Дофен заговорил плаксивым тоном:
— Я на нее наступил, я даже старался ее сломать.
Всегда его обвиняют, его не любят, он несчастный человек.
Сорель, не отвечая ему, достал из кармана записную книжку, перо и чернила, чтобы составить протокол.
— О, не надо! — сказал Пекюше.
Бувар прибавил:
— Отпустите его, он славный человек.
— Он-то? Браконьер!
— Ну, а если даже так?
И они стали защищать браконьерство: прежде всего известно, что кролики грызут молодые побеги, зайцы губят колосья, только еще бекас, пожалуй…
— Оставьте же меня в покое!
И сторож продолжал писать, стиснув зубы.
— Что за упрямство! — проворчал Бувар.
— Еще одно слово, и я позову жандармов!
— Вы невежа! — сказал Пекюше.
— А вы прощелыги! — ответил Сорель.
Бувар, забывшись, обозвал его олухом, долговязым болваном. А Эжен повторял:
— Тише! Тише! Побольше уважения к закону!
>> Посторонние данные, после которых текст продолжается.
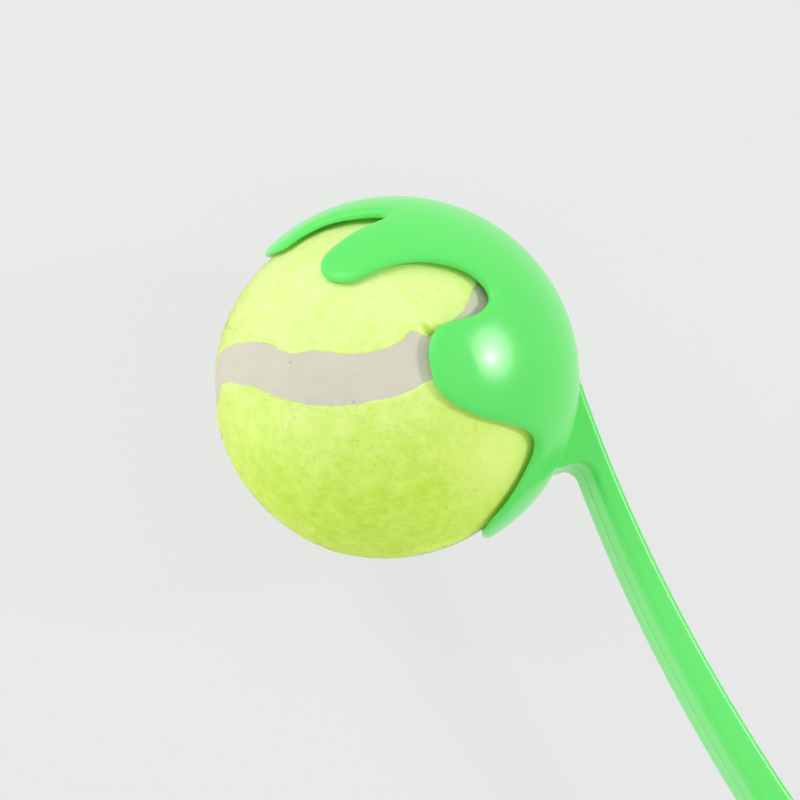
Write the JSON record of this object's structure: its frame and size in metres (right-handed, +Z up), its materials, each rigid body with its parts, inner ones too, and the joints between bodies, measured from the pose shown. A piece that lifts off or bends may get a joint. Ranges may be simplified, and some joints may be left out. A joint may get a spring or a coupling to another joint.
{
  "type": "tennis ball launcher",
  "caption": "Long curved throwing stick with a clawed cup that grips a felt-covered ball, and a soft finger-grooved handle with a hang hole.",
  "frame": {"origin": "centre of the footprint of the launcher as it lies on its side on the ground", "axes": "+X runs from the ball's end to the butt of the handle, the mouth of the cup faces -Y, and +Z is up as it lies"},
  "size_m": [0.5066, 0.1066, 0.0691],
  "materials": {
    "green_plastic": "smooth injection-moulded polypropylene with a soft gloss",
    "soft_grip": "matt overmoulded elastomer",
    "felt": "optic yellow-green needle felt with a short nap",
    "seam_rubber": "matt grey-beige seam rubber",
    "core_rubber": "moulded rubber, out of sight"
  },
  "bodies": {
    "launcher": {"launcher_moulding": "green_plastic", "grip_sleeve": "soft_grip"},
    "ball": {"ball_core_half_a": "core_rubber", "ball_core_half_b": "core_rubber", "felt_panel_a": "felt", "felt_panel_b": "felt", "seam_band": "seam_rubber"}
  },
  "joints": [
    {"name": "ball_release", "type": "slide", "parent": "launcher", "child": "ball", "axis": [0, -1, 0], "range_m": [0, 0.05]}
  ]
}
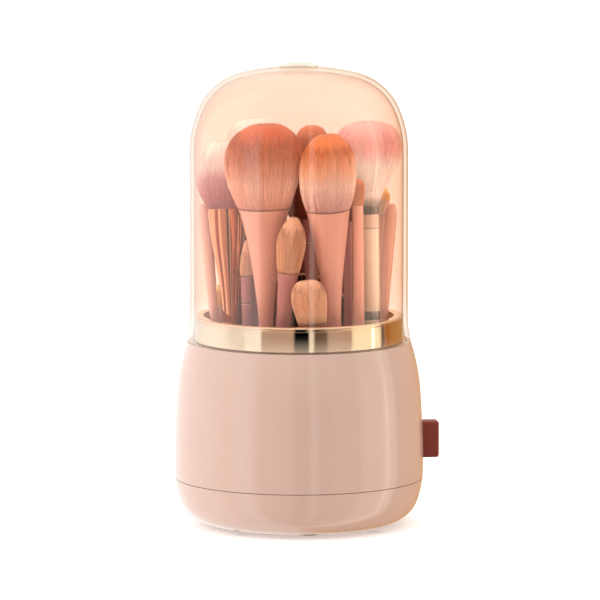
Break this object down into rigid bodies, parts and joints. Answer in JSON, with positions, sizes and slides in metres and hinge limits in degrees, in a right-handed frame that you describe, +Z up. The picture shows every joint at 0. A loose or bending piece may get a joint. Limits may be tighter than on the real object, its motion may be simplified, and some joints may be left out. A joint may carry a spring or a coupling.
{
  "type": "brush cleaner",
  "caption": "Electric makeup-brush cleaner: rounded pink motor base with side button, gold-rimmed brush holder in its wash bowl, and a clear lift-off dome over the brushes",
  "frame": {"origin": "on the axis of the round base, at the level the rubber feet stand on; the flat underside lies 1.2 mm above it", "axes": "+Z up along the axis of base, bowl and dome; -Y is the front; +X is the side with the power button; the charging port is at +Y"},
  "size_m": [0.13, 0.122, 0.2256],
  "materials": {
    "base_plastic": "gloss blush pink",
    "foot_rubber": "matte",
    "screw_steel": "satin",
    "inner_plastic": "matte",
    "motor_steel": "satin",
    "bushing_brass": "satin",
    "seal_rubber": "matte",
    "bowl_plastic": "gloss",
    "battery_wrap": "gloss",
    "contact_metal": "bright",
    "board_green": "matte",
    "chip_black": "matte",
    "gear_plastic": "matte",
    "pad_silicone": "matte",
    "button_brown": "satin",
    "flap_silicone": "matte",
    "cup_plastic": "gloss",
    "trim_gold": "mirror, pale rose gold",
    "divider_plastic": "smoky, see-through",
    "brush_pink": "satin",
    "brush_mauve": "satin",
    "brush_rose_gold": "polished",
    "brush_pale_pink": "gloss",
    "brush_white": "gloss",
    "brush_champagne": "satin",
    "brush_coral": "gloss",
    "brush_hair": "soft synthetic hair",
    "dome_clear": "clear, faint warm tint"
  },
  "bodies": {
    "base": {"rubber_feet": "foot_rubber", "bottom_cover": "base_plastic", "cover_screws": "screw_steel", "body_shell": "base_plastic", "chassis_plate": "inner_plastic", "chassis_screws": "screw_steel", "bowl_screws": "screw_steel", "motor_can": "motor_steel", "motor_end_cap": "inner_plastic", "motor_screws": "screw_steel", "lower_bushing": "bushing_brass", "upper_bushing": "bushing_brass", "shaft_seal": "seal_rubber", "wash_bowl": "bowl_plastic", "bowl_gasket": "seal_rubber", "battery_cell": "battery_wrap", "battery_contacts": "contact_metal", "circuit_board": "board_green", "board_components": "chip_black", "board_screws": "screw_steel", "usb_socket": "contact_metal", "switch_board": "board_green", "switch_body": "chip_black", "button_spring": "screw_steel"},
    "scrub_disc": {"spindle": "screw_steel", "spindle_clip": "screw_steel", "drive_gear": "gear_plastic", "disc_carrier": "inner_plastic", "scrub_pad": "pad_silicone"},
    "motor_rotor": {"motor_shaft": "motor_steel", "motor_pinion": "bushing_brass"},
    "power_button": {"power_button": "button_brown"},
    "switch_plunger": {"switch_plunger": "button_brown"},
    "usb_flap": {"usb_cover": "flap_silicone"},
    "brush_holder": {"holder_cup": "cup_plastic", "trim_ring": "trim_gold", "holder_divider": "divider_plastic", "powder_brush": "brush_pink", "blush_brush": "brush_pink", "bronzer_brush": "brush_mauve", "concealer_brush": "brush_mauve", "flat_brush": "brush_mauve", "brow_brush": "brush_mauve", "angled_brush": "brush_mauve", "fluffy_brush": "brush_rose_gold", "lip_brush": "brush_pale_pink", "needle_brush": "brush_champagne", "blending_brush": "brush_mauve", "finishing_brush": "brush_white", "highlighter_brush": "brush_champagne", "contour_brush": "brush_coral", "setting_brush": "brush_mauve", "smudge_brush": "brush_pale_pink", "shader_brush": "brush_pale_pink", "liner_brush": "brush_mauve", "crease_brushes": "brush_mauve", "mini_brush": "brush_pale_pink"},
    "dome": {"dome_cover": "dome_clear", "dome_badge": "dome_clear"}
  },
  "joints": [
    {"name": "holder_lift", "type": "slide", "parent": "base", "child": "brush_holder", "axis": [0, 0, 1], "range_m": [0, 0.06]},
    {"name": "dome_lift", "type": "slide", "parent": "brush_holder", "child": "dome", "axis": [0, 0, 1], "range_m": [0, 0.13]},
    {"name": "scrub_spin", "type": "hinge", "parent": "base", "child": "scrub_disc", "pos_m": [0, 0, 0.05], "axis": [0, 0, 1], "continuous": true},
    {"name": "rotor_spin", "type": "hinge", "parent": "base", "child": "motor_rotor", "pos_m": [-0.024, 0, 0.0375], "axis": [0, 0, 1], "continuous": true},
    {"name": "button_press", "type": "slide", "parent": "base", "child": "power_button", "axis": [-1, 0, 0], "range_m": [0, 0.001], "stiffness_N_per_m": 800, "springref_m": -0.0005, "deforming": ["button_spring"]},
    {"name": "plunger_press", "type": "slide", "parent": "base", "child": "switch_plunger", "axis": [-1, 0, 0], "range_m": [0, 0.001]},
    {"name": "usb_flap_hinge", "type": "hinge", "parent": "base", "child": "usb_flap", "pos_m": [-0.0083, 0.06025, 0.0273], "axis": [0, 0, 1], "range_deg": [0, 110]}
  ],
  "couplings": [
    {"joint": "rotor_spin", "follows": "scrub_spin", "ratio": -3},
    {"joint": "plunger_press", "follows": "button_press", "ratio": 1}
  ]
}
Между тем дядя Обен сидел в трех шагах от них на булыжной тумбе и стонал.
На их голоса вся свора псов выбежала из своих будок, сквозь решетку виднелись их горящие зрачки, их черные морды, и, бегая взад и вперед, они подняли страшный лай.
— Не выводите меня из терпения! — крикнул хозяин. — А не то я всех их натравлю на ваши штаны!